August 10, 2006 12:00 PM ET

He also said Neff and MOIS wanted to take over the water billing system -- which brings in $300 million a year in revenue -- because it was "the most complex and biggest" IT system in government. "Most of what went wrong had to do with empire-building, more than anything else," Kishinchand said, accusing officials of "putting all their eggs in one basket [Oracle], without consulting the water department."

Neff said that her office was involved in choosing the Oracle Enterprise Resource Planning E-Business suite for an array of city uses, including human resources and that the Finance Department decided to make water billing its first application. Once that decision was made, MOIS was brought in to implement the move. "Hindsight is 20/20, and ERP is difficult anyway," Neff said.

Instead of water billing, human resources ERP is the application most organizations start with because it is "fairly well defined in the industry with lots of productivity," Neff said. As for the water billing system, "it was a big system, very complicated, with very unique features," she said.

Another problem was that the system was designed to be run by multiple city departments, and there was constant turnover among executive sponsors, Neff said. "Continuity was a problem, and we could have had a better-defined business processes.

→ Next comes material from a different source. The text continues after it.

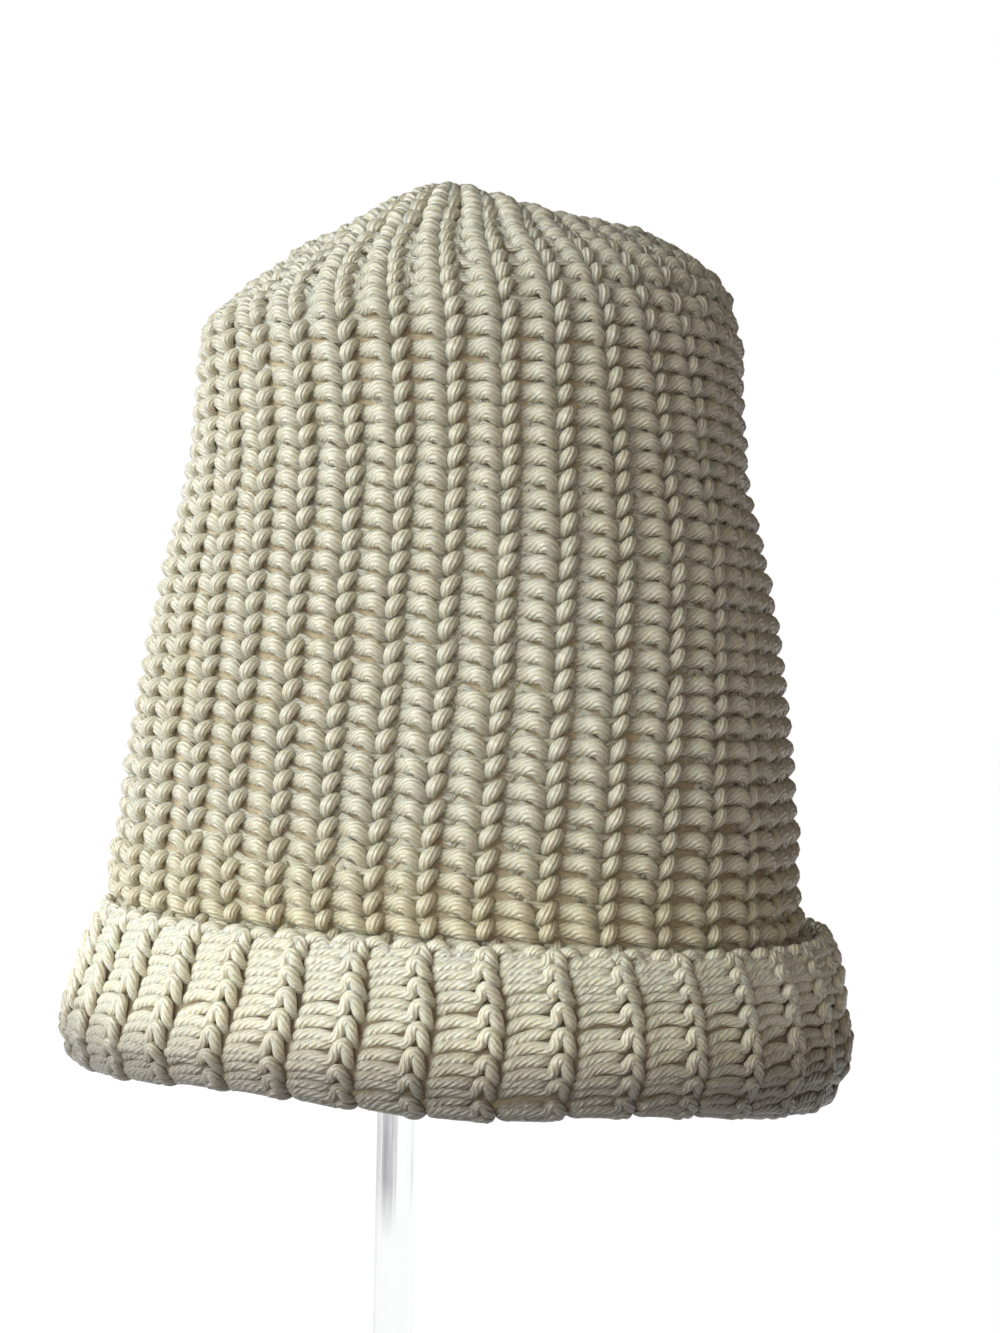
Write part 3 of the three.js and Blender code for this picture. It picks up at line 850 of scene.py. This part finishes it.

Problems came up between the contractor and business people. As we put it, it was a project that 'washed ashore'" for IT to handle, she said.

The first finance director involved in Project Ocean, Janice Davis, left Philadelphia to become chief financial officer of Atlanta in August 2004. Reached in Atlanta, Davis responded to Kishinchand's critique, saying, "There was no effort on anyone's part to build an empire, only to upgrade the system."

A year ago, MOIS was appointed to analyze the work done so far, leading to a halt in the project and the suspension of several consultants, including Oracle employees and at least one private contractor, Jeanette Foxworth of New Orleans, Neff said. Foxworth has been indicted by a federal grand jury in Connecticut on unreleated charges of paying a Connecticut state senator $3,000 to help her win consulting contracts. She has pleaded innocent and faces trial in November, according a spokesman for the U.S. attorney in Connecticut.

Neff said her impending departure has nothing to do with the Project Ocean problems. After five years as CIO, she said, "I am very proud of all the improvements and successful projects that have been instituted under my term as CIO."